Please direct your comments and suggestions to the “JHOVE2-TechTalk-L” mailing list for community discussion.

Thank you,

Stephen Abrams / California Digital Library
Tom Cramer / Stanford University
Sheila Morrissey / Portico
On behalf of the JHOVE2 project team

JHOVE 1.5 — oops!

Argh! I always forget something in a JHOVE build, and carefully checking all the nitpicking things just means I forget the important ones.

The JHOVE 1.5 which I uploaded to SourceForge a few days ago had all the right sources, release notes, checksums, etc. … but it didn’t have up-to-date JAR files, which kind of defeats the whole point!!

This is now fixed. If you’ve already downloaded it, please download it again. Check your download against the corresponding MD5 file to be sure.

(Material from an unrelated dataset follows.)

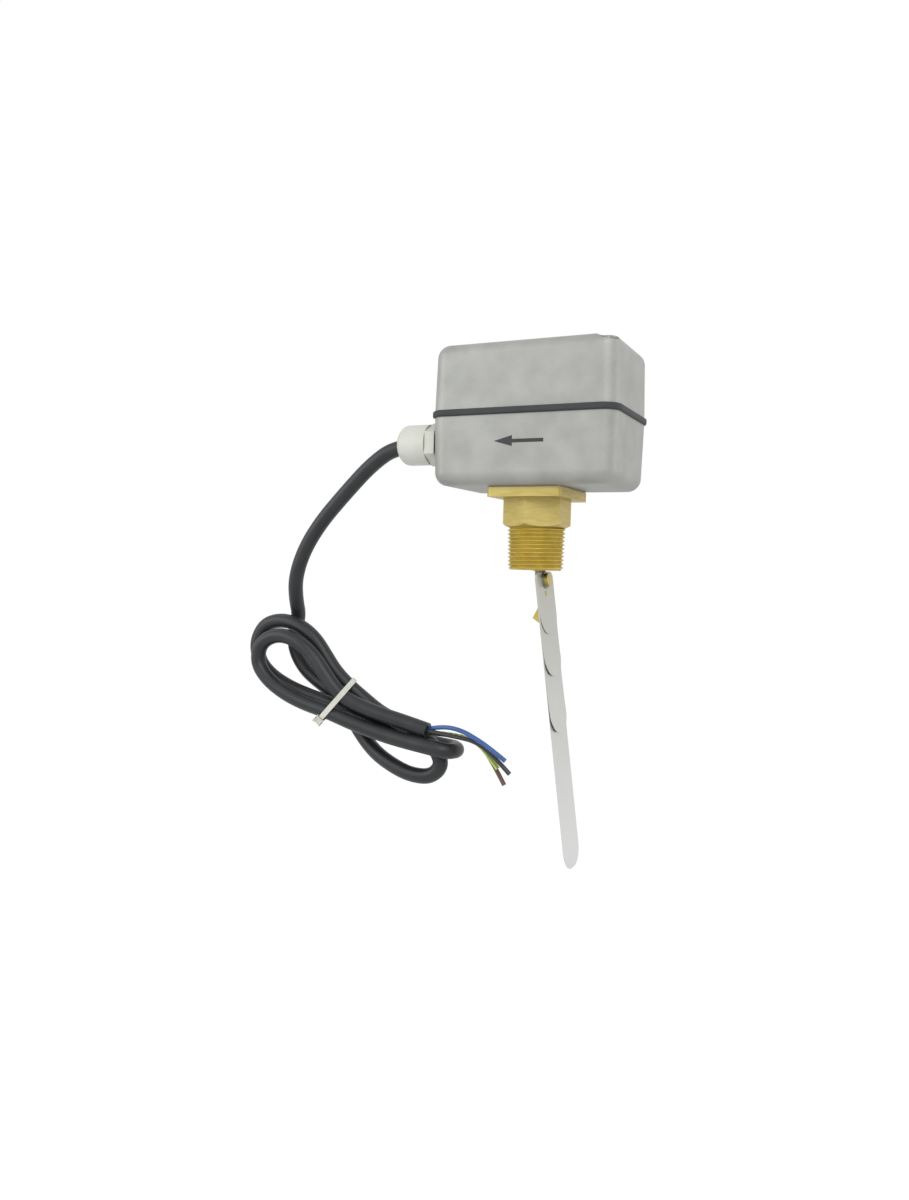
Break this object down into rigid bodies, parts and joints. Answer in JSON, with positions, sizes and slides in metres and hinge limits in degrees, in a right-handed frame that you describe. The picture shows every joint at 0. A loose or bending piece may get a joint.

A happy holiday-of-your-choice to all!

JHOVE 1.5

JHOVE 1.5 is now out, and so far no one’s complained of anything missing. If you notice any problems, please comment.

Thanks to Thomas Ledoux, JHOVE now has an option to output TextMD metadata. There are minor bug fixes for PDF and UTF-8. Full details are in the release notes.

JHOVE2 at iPres

Unfortunately, I wasn’t in California for the post-iPres workshop on JHOVE2, but there is some information online. The JHOVE2 project presentations page includes a short and a long version of the slides. An early version of the code has been made available for testing and progress continues.

Catching up

Here are a few of the news items I mentioned recently on the old blog, for your convenience:

  • A workshop on JHOVE2 will be held after the conclusion of iPres 2009 in San Francisco, on October 7, 2009. This will include, for the first time, a presentation of the prototype code.
  • JPEG XR, formerly known as Microsoft HD Photo, is now an international standard, as reported in a JPEG press release.
  • JHOVE 1.4 is now available on SourceForge. The main change is that PDF/A compliance is more accurately identified than before, and is based on the final standard rather than a draft.